I tell this story -- a very truncated form of it -- in order to raise some questions for myself and others here. I admire emergent folk, as I've been a bit of an alien among evangelicals for years now. The 2000 and 2004 elections frosted the cake for me, but it had been baking for many years before that. My fervent admiration for Christian (and many non-christian) feminists led to me becoming involved with Christians for Biblical Equality (http://wwww.cbeinternational.org ), a move which further revealed that mainstream evangelicalism is hostile to women.

The 'pomo' proposition that words are often about power-mongering seemed to have abundant real-life evidence among evangelicals. A movement led mostly by white, conservative, middle-class American males, I didn't as much leave evangelicalism as it seems to be leaving me.

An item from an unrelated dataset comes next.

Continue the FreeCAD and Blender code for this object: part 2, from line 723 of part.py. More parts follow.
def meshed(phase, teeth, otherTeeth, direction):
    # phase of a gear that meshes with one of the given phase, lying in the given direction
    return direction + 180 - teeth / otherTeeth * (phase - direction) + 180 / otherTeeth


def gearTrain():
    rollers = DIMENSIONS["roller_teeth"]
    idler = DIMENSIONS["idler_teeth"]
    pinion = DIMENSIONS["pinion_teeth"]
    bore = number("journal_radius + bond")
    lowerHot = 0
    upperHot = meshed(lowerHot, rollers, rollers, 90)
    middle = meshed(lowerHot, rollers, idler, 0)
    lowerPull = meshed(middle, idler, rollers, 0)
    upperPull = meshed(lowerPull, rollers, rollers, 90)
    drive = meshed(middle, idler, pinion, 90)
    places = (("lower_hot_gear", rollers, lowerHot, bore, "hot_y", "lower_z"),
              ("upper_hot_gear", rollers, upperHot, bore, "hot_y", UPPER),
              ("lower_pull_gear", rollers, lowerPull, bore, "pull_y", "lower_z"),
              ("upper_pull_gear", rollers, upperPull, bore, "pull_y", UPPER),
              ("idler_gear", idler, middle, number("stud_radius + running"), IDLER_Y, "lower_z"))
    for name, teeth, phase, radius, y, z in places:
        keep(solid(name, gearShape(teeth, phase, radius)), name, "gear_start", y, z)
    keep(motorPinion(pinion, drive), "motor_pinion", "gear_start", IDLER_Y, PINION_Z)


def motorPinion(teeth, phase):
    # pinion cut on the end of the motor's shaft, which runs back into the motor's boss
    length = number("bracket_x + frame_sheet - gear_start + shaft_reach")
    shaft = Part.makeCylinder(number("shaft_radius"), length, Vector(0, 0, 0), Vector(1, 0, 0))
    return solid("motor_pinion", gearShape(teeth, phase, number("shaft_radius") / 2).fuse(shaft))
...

So all that as background...

Here are my questions. Sorta.

I recall reading Walker Percy's "Second Coming" -- fabulous novel by this ironical soul who happened to believe. And in it he has a character deeply existential, deeply yearning for belief yet unable to find it anywhere. And he offers to me a warning there. The character looks around him, around the "new south", and finds rather than Flannery O'Connor's Christ-haunted souls a people who "believe everything, and so believe nothing at all." That is, belief becomes merely a set of clothes we put on and perhaps take off again.

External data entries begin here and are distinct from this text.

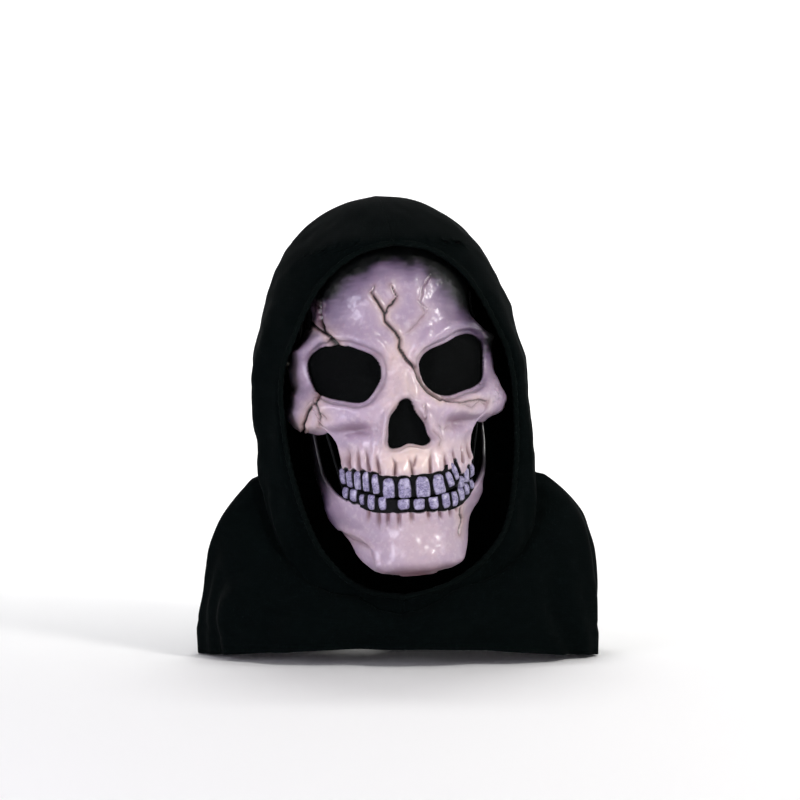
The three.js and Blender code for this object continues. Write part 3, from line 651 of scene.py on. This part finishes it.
def wearCloth(points, atNeck=1.0):  # the hood turns with the head, the hem hangs square
    share = smoothStep(points[..., 2], -205, -110)
    low = points.copy()
    low[..., 2] += cape["slope"] * low[..., 0] * (1 - share) * atNeck
    worn = headToWorld(low, share)
    worn[..., 0] += cape["shift"] * (1 - share)
    return worn


def hoodPlace(u, v, side=1):  # u from the face opening to the back seam, v from the neck to the crown
    neckSide = hood["neckSide"] + hood["rightNeckLift"] * (np.asarray(side) < 0) * np.sin(math.pi * u) ** 2
    bottom = hood["neckFront"] + (neckSide - hood["neckFront"]) * smoothStep(u, 0, 0.42)
    rise = smoothCurve([(0, 0), (0.45, 0.38), (0.7, 0.69), (0.833, 0.863), (0.93, 0.957), (1, 1)])(v)
    z = bottom + (hood["top"] - bottom) * rise
    half = smoothCurve(hood["half"])(z)
    start = np.arcsin(np.clip(smoothCurve(hood["opening"])(z) / half, 0, 1))
    angle = math.pi * u + start * (1 - u) ** 2
    x, y = section(angle, half, smoothCurve(hood["front"])(z), smoothCurve(hood["back"])(z), 1.0)
    return np.stack((x, y, z), -1), angle


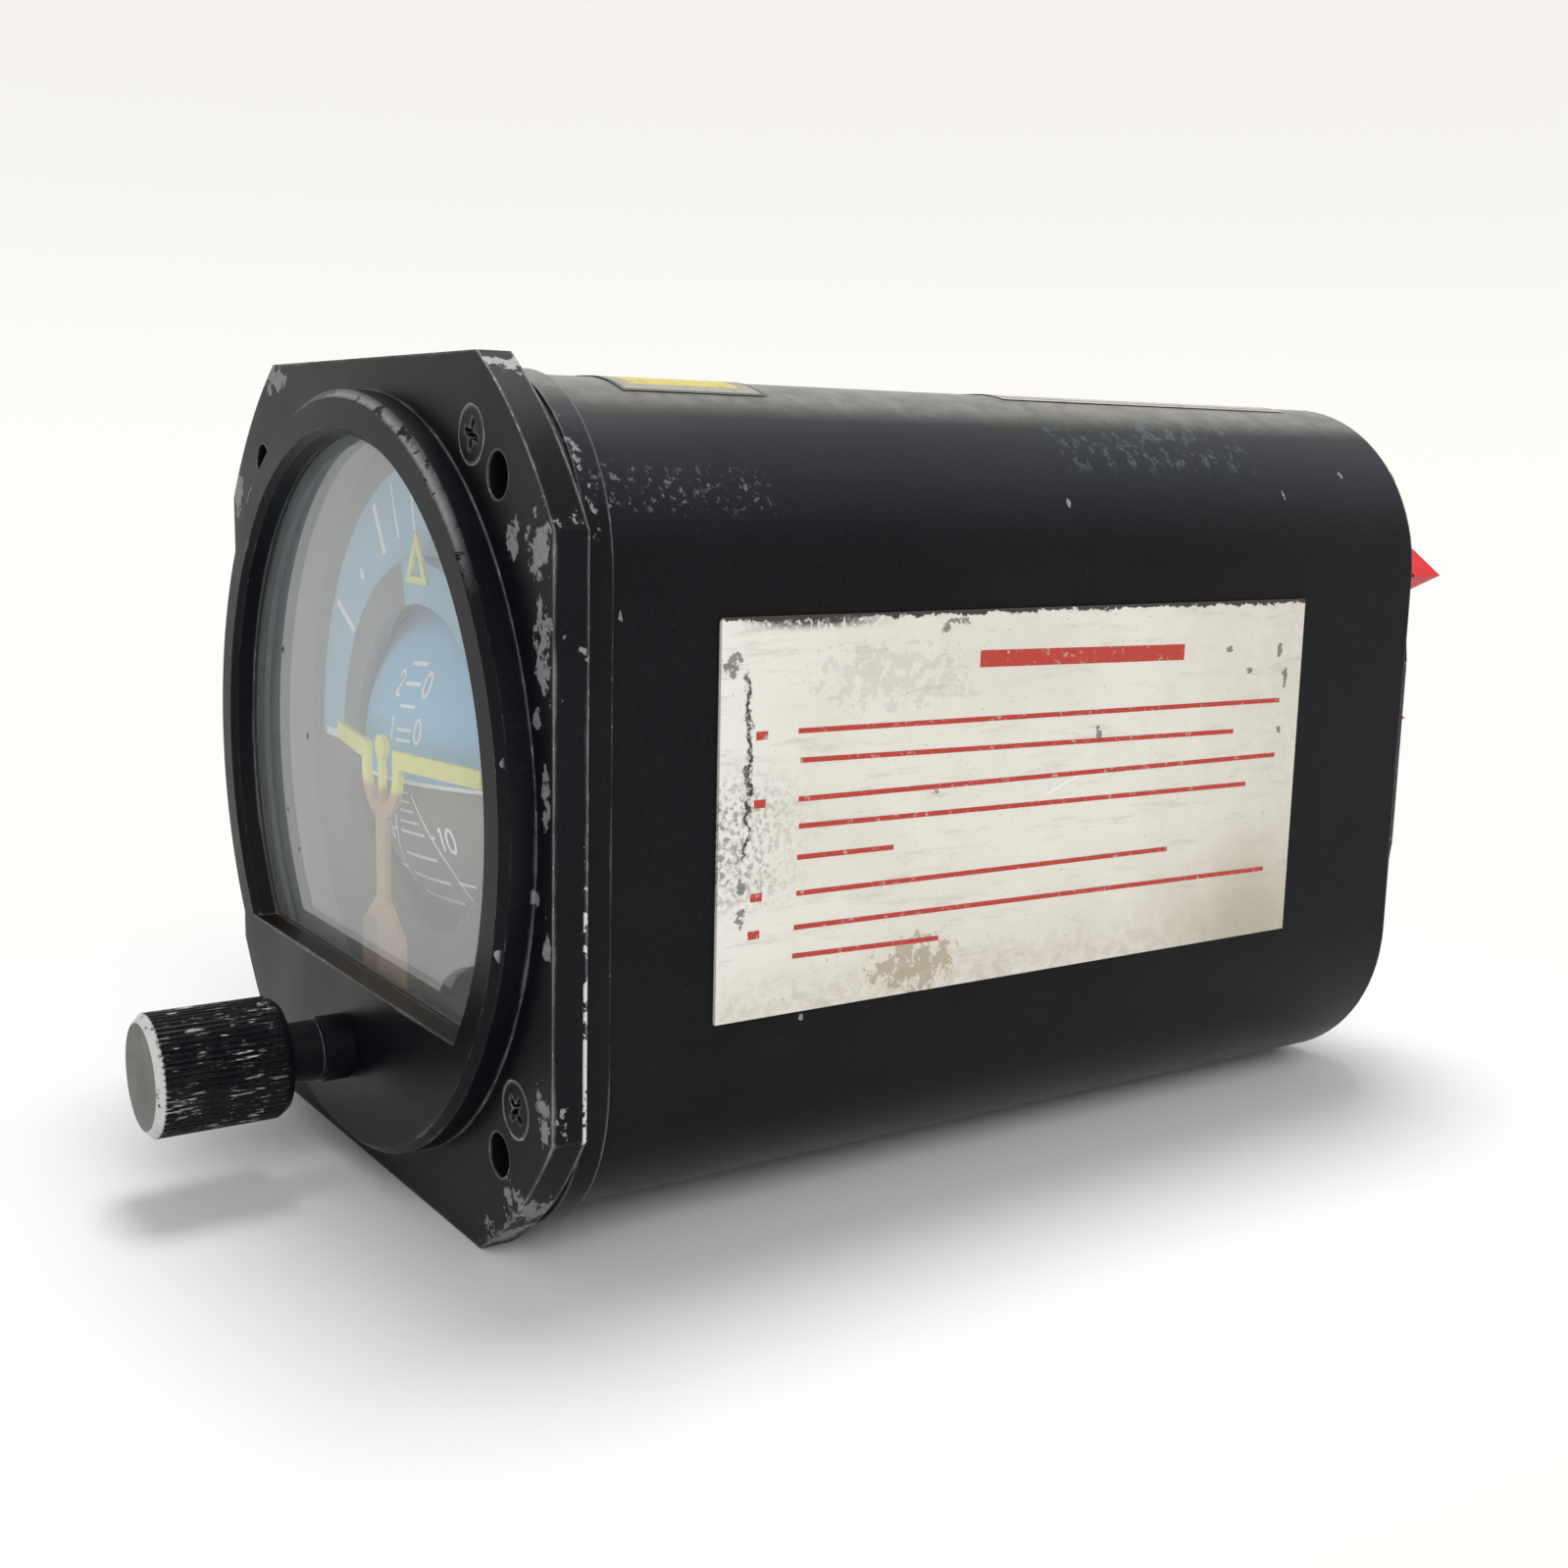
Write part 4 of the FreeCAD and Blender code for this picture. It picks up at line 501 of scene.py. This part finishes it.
def flange_wear(f):
    """Bare patches on the flange, a worn rim on the raised ring, and a bright line down a rear corner."""
    on_flange = f.step(f.y, -0.5, -0.2)
    on_ring = f.fall(f.y, -3.0, -2.6)
    patches = [f.times(f.blob(f.x, f.z, at, size, 1.0), on_flange) for at, size in FLANGE_PATCHES]
    chips = [f.times(f.blob(f.x, f.z, at, (0.6, 0.8), 0.3), on_ring) for at in RING_CHIPS]
    rim = f.times(f.band(f.radius(f.x, f.z), 38.5, 39.5, 0.2), f.fall(f.y, -3.2, -2.2))
    rim = f.times(rim, f.times(f.band(f.x, -4.0, 30.0, 4.0), f.step(f.z, 18.0, 24.0)))
    rim = f.times(rim, f.step(f.flakes, 0.42, 0.46))
    corner = f.times(f.step(f.x, 42.0, 42.2), f.step(f.y, 2.9, 3.1))
    broken = f.plus(f.noise(0.5, 5.0, 0.7, shift=31.0), f.step(f.z, 16.0, -14.0, -0.1, 0.1))
    broken = f.times(f.band(f.z, -33.0, 16.0, 1.0), f.step(broken, 0.57, 0.60))
    f.bright = f.times(corner, broken)
    return patches + [rim] + chips + [f.bright]


def side_wear(f):
    """Small chips on the housing's side, and pale flecks along its shoulder and its front collar."""
    f.flake_scale = 1.2
    side = f.step(f.x, 30.0, 34.0)
    chips = [f.times(f.blob(f.y, f.z, at, (0.28, 0.5), 0.7), side) for at in SIDE_CHIPS]
    fleck = f.step(f.noise(1.3, 5.0, 0.7, shift=8.0), 0.56, 0.66)
    shoulder = f.times(f.band(f.z, 28.6, 32.6, 0.8), f.band(f.y, 4.0, 24.0, 3.0))
    shoulder = f.times(f.times(shoulder, side), f.times(fleck, 0.5))
    collar = f.times(f.band(f.z, 26.0, 36.0, 1.5), f.band(f.y, 3.0, 5.2, 0.3))
    collar = f.times(collar, f.step(f.noise(0.9, 5.0, 0.7, shift=15.0), 0.55, 0.58))
    return chips + [shoulder, collar]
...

Christ is the burning heart of Christian faith. But what Christ? The non-historical Cosmic Christ of old-school liberal Christianity? The muscular he-man republican Christ of evangelicalism? Some sort of mash-Christ, blended in with New Age, eastern, and maybe a little positive confession thought and so rendered harmless because he demands nothing of us except that we smile alot and speak in gentle, tolerant tones of voice?

I personally struggle very much with feeling that emergent / pomo folk are so involved with the inclusive project (my term) that they forget to include some biblical warnings that are non-inclusive. I almost hate to say it, because the evangelical project (at least in its more fundie forms) has been about little else than warning, condemning, and such.

But I remember Norman Grubb's Union Life. And it really was bad doctrine, bad teaching, and led to bad consequences on any number of levels even while we watched. I am "judging" I realize even by saying such things. But I don't know what else I can do. This life is real, has real ramifications. And what we believe really, truly, does matter.

If Jesus, for instance, did not historically rise from the dead, then Christianity is a pile of dog poop. I was raised in a "liberal" Methodist Church where such discussions were regularly indulged in from the pulpit. And I -- a non-believer at the time -- shook my head in complete amazement. The only hope for Christians is that Jesus is / was God's Son, Divine and sinless, and that he really was crucified and really did rise from the grave.

Bonhoeffer said it best: "Christ is the only significance." While I do indeed believe that all spiritualities can lead to Jesus, I also believe (speaking for myself) that all spiritualities can lead away from Jesus, away from truth, away from love. There is a radical surrender to Christ that is alien to us utterly, yet must occur in order for the frontier between true belief and lip-service to be breached.

Well, this is all quite inarticulate, for which I apologize. I enjoy The Ooze, and appreciate deeply what you are doing for the Body of Christ and the world.

2 comments:

nosirraekim said...

I am sorry that Grubb's entourage fell into disarray after he went home. His message however is true. Concerning pantheism, the term describes those who believe that God is in everything. Grubb's view however is that everything is in God. There is a difference. Grubb was only saying that He is Lord – meaning that He is absolute! All is subject to Him. There is nothing that is not, and if one is trusting in Him in this way, they will find Him to be all sufficient. Amen! Thanks. Michael Harrison seeme at thechristianbbs.com discussion board.

Jon Trott said...

I wish it were true, what you say re Norman Grubb. But as we ascertained, they were in fact teaching things that -- among other theological novelties -- led to Christians being sinless no matter what they did. As I said, "extreme antinomianism." I wish I were wrong, and if it turns out I am, I certainly won't mind. But we investigated the Union Life folk exhastively by most standards, including interviews with most of their major leaders and studying their writings and attending Union Life functions. On that basis, I feel a fair certainty that what I've written here and in longer treatments in the no-longer extant Cornerstone magazine were accurate.